4. Are expensive scales easier to mount properly than cheap scales?

I'm not poor but I am frugal (cheap) and after all, this is just for fun.

Jerry
 
I can only second what Bogs says. I originally had the cheap scales on my X3, I then added remote readouts. Over the 3 years they were fitted they played up more and more so this summer I replaced the X&Y with glass scales together with a 3 axis universal console and have not had one problem with them and the other functions that teh console offers are a big bonus. As I write there is a long box under the xmas tree with another glass scale (I hope) so I can also do the z-axis.

Jason
 
Captain Jerry said:
Bogs

My logical thinking is hard at work so I have a few question.

1. Are glass scales rigidly mounted?
2. Can glass scales be accurate if not mounted true and square?
3. If the scales are properly and rigidly mounted, what is the need for position compensation in the head?
4. Are expensive scales easier to mount properly than cheap scales?

I'm not poor but I am frugal (cheap) and after all, this is just for fun.

Jerry

1) The scale itself it rigidly mounted and so is the reader head.
2) The scale can still be accurate if not mounted true with the linear error compensation which is a program built into it.

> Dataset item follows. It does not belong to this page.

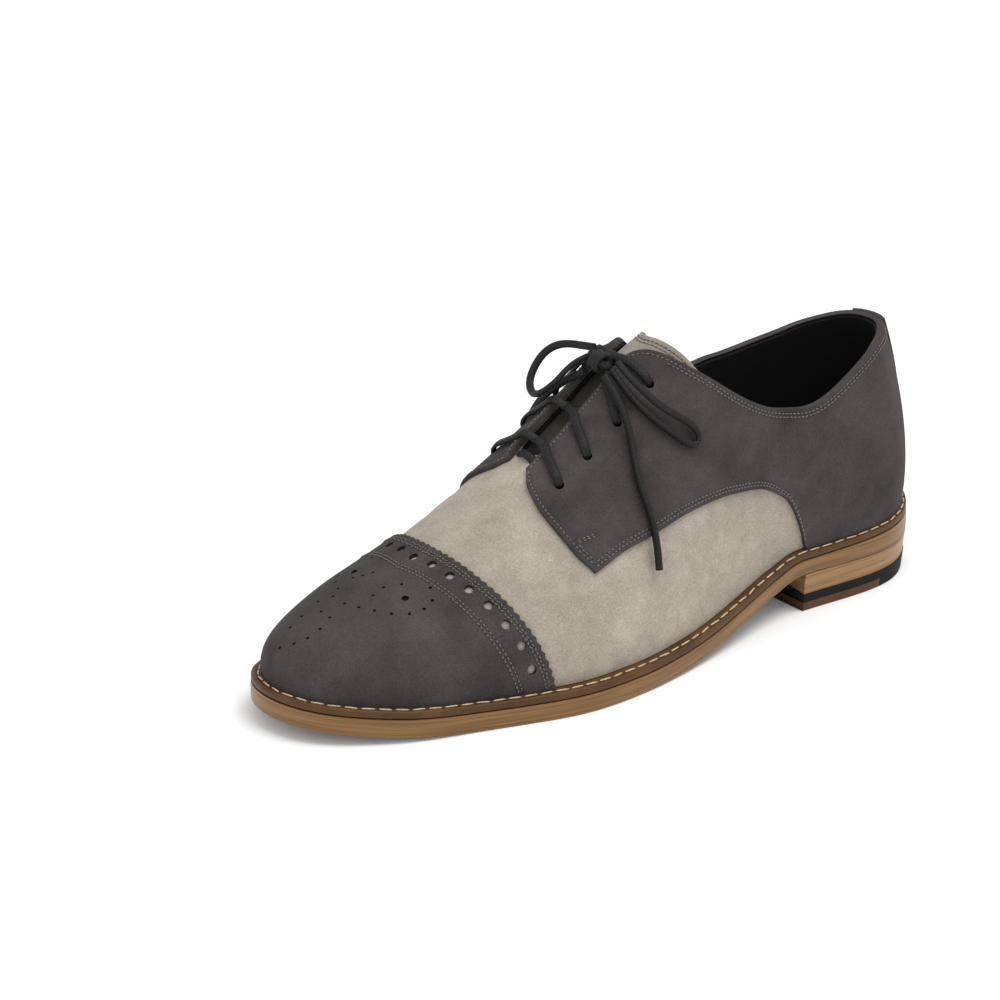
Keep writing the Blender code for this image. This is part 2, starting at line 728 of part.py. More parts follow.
def add_toe_cap():
    """A cap over the toe, from the feather to its rear edge on both sides."""
    rows = 9
    climb = np.linspace(0.0, 1.0, rows)
    end = float(run_at(CAP_EDGE["outer"][-1]))
    base = np.concatenate([toe_runs(), np.linspace(float(run_at(TOE_BACK)), end, 3)[1:]])
    share = (TOE_X - base) / (TOE_X - end)
    count = len(base)
    points, faces = [], []
    bottom, rear = [], []
    for side in (1, -1):
        back = run_at(smooth(CAP_EDGE["up"], CAP_EDGE[SIDE_NAMES[side]], climb))
        runs = TOE_X - share[:, None] * (TOE_X - back)[None, :]
        ups = np.repeat(climb[None, :], count, 0)
        for offset, flip in ((LAP + OVERLAY, side < 0), (LAP, side > 0)):
            layer = on_last(side, runs, ups, offset)
            layer[:, 0, 2] = feather(layer[:, 0, 0])
            layer[0, :] = nose(offset)
            start = len(points)
            points += [tuple(p) for p in layer.reshape(-1, 3)]
            grid = (np.arange(count * rows).reshape(-1, rows) + start).tolist()
            faces += patch_faces(grid, flip)
            bottom.append([column[0] for column in grid])
            rear.append(grid[-1])
    for edge in (bottom, rear):
        faces += patch_faces(edge[:2]) + patch_faces(edge[2:])
    return add_mesh("toe_cap", points, faces, NUBUCK)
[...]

You can measure say a 1 2 3 block to determine if it's reading true and adjust it to suit.
3) Their is a small spring loaded mechanism between the scale and reader head to stop any damage (within reason) if the scale is mis aligned. This works if say one side of the scale was lower and as it comes across the reader head the spring will let the reader head follow it's proper position inside the scale. The actual reader inside slides up and down the glass strip on 5 bearings.
4) The glass scales are mounted with one bolt in each end and 2 bolts in the reader head (usually M4-5). The covers have a bolt every 300- 400mm along their length which is usually M3.

Dave
 
Thanks for the good info Davo. Software trumps harsware every time. Apparently the linear compensation program and calibration software is the key difference. Well written software should be able to handle not only cosine error (alignment) but could also map point to point variations. That certainly justifies the price but for me it doesn't justify the expense. After all, my last attempt to send a rocket to Mars only missed by } { THAT much!